Keith James kdj@sanger.ac.uk
08 Jan 2001 13:45:35 +0000


Hi,

I've made some progress on Fasta search output parsing to the extent
that I'm happy with the initial design and implementation and I'm
about to write a demo application to debug it.

In order to comply with the existing interfaces the parser must be
able to resolve the query sequence id (in the search output file) to a
SymbolList instance and the database filename (also in the search
output file) to a SequenceDB instance. (See the getQuerySequence(),
getSequenceDB() and getSearcher() methods in
SeqSimilaritySearchResult). At the moment I've achieved this by using
a SequenceDB to hold the query sequences while the parsing takes place
and a SequenceDBInstallation to resolve the database.

In doing this I've had some difficulties with the interfaces, most of
which were caused by my inexperience with Java, but some which appear
to be issues with the interface design. Specifically, the
SeqSimilaritySearchResult, Hit and SubHit implementations are required
to contain circular references (Result->List->Hit and Hit->Result,
Hit->List->SubHit and SubHit->Hit).

>From my experience with using other search parsers it's quite rare
that a one needs to refer from a SubHit back up the hierarchy.
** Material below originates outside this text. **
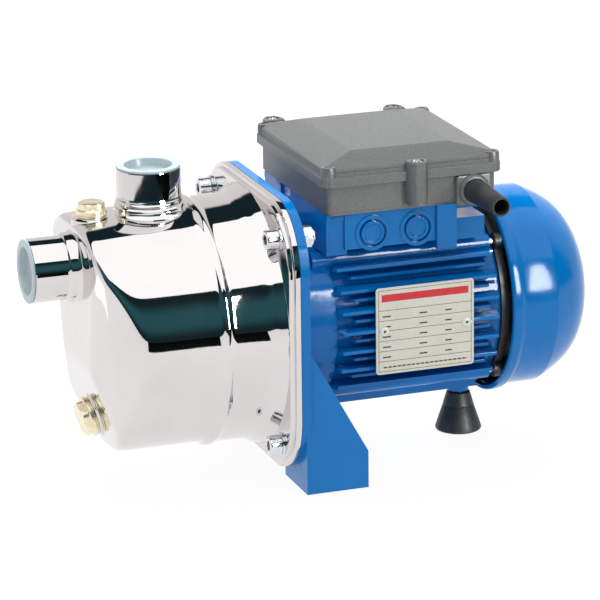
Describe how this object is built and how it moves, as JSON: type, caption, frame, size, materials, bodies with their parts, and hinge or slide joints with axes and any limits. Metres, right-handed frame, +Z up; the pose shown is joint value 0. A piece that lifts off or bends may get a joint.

I think
that the interfaces would be better off without this requirement. (The
SimpleSeqSimilaritySearch classes can't be instantiated because of
this; they create immutable objects by passing all properties to the
constructor. There is a chicken-egg situation where each needs the
other to be instantiated first.)

I would be interested in what folks think of removing
getSearchResult() from Interface SeqSimilaritySearchHit and getHit()
from Interface SeqSimilaritySearchSubHit? (Or in fact, hearing of neat
tricks which are made possible by retaining those methods.)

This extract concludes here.